• EXERCISE OBJECTIVE: Go through the listing and write out all of it exactly.

• DATA SUPPLIED:

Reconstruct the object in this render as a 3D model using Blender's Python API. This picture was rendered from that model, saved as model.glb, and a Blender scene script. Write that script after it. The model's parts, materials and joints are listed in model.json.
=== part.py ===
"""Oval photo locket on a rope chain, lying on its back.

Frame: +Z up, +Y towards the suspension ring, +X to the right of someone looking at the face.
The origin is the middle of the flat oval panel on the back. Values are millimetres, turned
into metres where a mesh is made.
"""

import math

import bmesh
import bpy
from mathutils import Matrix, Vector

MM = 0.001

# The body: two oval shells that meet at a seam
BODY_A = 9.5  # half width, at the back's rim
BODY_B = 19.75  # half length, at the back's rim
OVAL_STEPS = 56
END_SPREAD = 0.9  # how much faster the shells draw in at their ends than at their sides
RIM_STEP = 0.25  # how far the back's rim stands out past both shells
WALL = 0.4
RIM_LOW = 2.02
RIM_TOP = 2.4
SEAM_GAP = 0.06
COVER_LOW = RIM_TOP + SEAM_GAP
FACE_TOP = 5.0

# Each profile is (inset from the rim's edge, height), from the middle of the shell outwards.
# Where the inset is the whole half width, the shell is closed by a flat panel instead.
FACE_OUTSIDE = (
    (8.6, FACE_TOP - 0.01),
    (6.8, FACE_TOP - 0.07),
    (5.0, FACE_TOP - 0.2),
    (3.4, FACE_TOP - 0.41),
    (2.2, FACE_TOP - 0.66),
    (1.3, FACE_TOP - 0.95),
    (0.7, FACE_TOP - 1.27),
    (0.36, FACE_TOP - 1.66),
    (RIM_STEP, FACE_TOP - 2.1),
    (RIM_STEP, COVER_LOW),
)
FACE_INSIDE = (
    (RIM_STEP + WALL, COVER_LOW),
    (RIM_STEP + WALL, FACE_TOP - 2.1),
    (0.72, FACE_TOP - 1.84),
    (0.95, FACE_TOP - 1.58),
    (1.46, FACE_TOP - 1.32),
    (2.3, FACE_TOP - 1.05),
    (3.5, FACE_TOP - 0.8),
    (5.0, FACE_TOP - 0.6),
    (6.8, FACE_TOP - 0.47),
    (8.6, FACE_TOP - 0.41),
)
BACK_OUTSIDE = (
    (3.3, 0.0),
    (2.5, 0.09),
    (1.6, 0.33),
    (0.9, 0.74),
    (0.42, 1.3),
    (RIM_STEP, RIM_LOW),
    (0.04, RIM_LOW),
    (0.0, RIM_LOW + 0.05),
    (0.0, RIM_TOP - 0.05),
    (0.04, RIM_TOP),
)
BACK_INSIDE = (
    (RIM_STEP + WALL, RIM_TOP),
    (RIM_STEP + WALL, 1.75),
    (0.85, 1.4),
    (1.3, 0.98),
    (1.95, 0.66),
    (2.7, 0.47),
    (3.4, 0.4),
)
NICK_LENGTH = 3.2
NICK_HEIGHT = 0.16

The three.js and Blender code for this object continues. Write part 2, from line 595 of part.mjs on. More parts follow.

• EXPECTED OUTPUT:
Reconstruct the object in this render as a 3D model using Blender's Python API. This picture was rendered from that model, saved as model.glb, and a Blender scene script. Write that script after it. The model's parts, materials and joints are listed in model.json.
=== part.py ===
"""Oval photo locket on a rope chain, lying on its back.

Frame: +Z up, +Y towards the suspension ring, +X to the right of someone looking at the face.
The origin is the middle of the flat oval panel on the back. Values are millimetres, turned
into metres where a mesh is made.
"""

import math

import bmesh
import bpy
from mathutils import Matrix, Vector

MM = 0.001

# The body: two oval shells that meet at a seam
BODY_A = 9.5  # half width, at the back's rim
BODY_B = 19.75  # half length, at the back's rim
OVAL_STEPS = 56
END_SPREAD = 0.9  # how much faster the shells draw in at their ends than at their sides
RIM_STEP = 0.25  # how far the back's rim stands out past both shells
WALL = 0.4
RIM_LOW = 2.02
RIM_TOP = 2.4
SEAM_GAP = 0.06
COVER_LOW = RIM_TOP + SEAM_GAP
FACE_TOP = 5.0

# Each profile is (inset from the rim's edge, height), from the middle of the shell outwards.
# Where the inset is the whole half width, the shell is closed by a flat panel instead.
FACE_OUTSIDE = (
    (8.6, FACE_TOP - 0.01),
    (6.8, FACE_TOP - 0.07),
    (5.0, FACE_TOP - 0.2),
    (3.4, FACE_TOP - 0.41),
    (2.2, FACE_TOP - 0.66),
    (1.3, FACE_TOP - 0.95),
    (0.7, FACE_TOP - 1.27),
    (0.36, FACE_TOP - 1.66),
    (RIM_STEP, FACE_TOP - 2.1),
    (RIM_STEP, COVER_LOW),
)
FACE_INSIDE = (
    (RIM_STEP + WALL, COVER_LOW),
    (RIM_STEP + WALL, FACE_TOP - 2.1),
    (0.72, FACE_TOP - 1.84),
    (0.95, FACE_TOP - 1.58),
    (1.46, FACE_TOP - 1.32),
    (2.3, FACE_TOP - 1.05),
    (3.5, FACE_TOP - 0.8),
    (5.0, FACE_TOP - 0.6),
    (6.8, FACE_TOP - 0.47),
    (8.6, FACE_TOP - 0.41),
)
BACK_OUTSIDE = (
    (3.3, 0.0),
    (2.5, 0.09),
    (1.6, 0.33),
    (0.9, 0.74),
    (0.42, 1.3),
    (RIM_STEP, RIM_LOW),
    (0.04, RIM_LOW),
    (0.0, RIM_LOW + 0.05),
    (0.0, RIM_TOP - 0.05),
    (0.04, RIM_TOP),
)
BACK_INSIDE = (
    (RIM_STEP + WALL, RIM_TOP),
    (RIM_STEP + WALL, 1.75),
    (0.85, 1.4),
    (1.3, 0.98),
    (1.95, 0.66),
    (2.7, 0.47),
    (3.4, 0.4),
)
NICK_LENGTH = 3.2
NICK_HEIGHT = 0.16

The three.js and Blender code for this object continues. Write part 2, from line 595 of part.mjs on. More parts follow.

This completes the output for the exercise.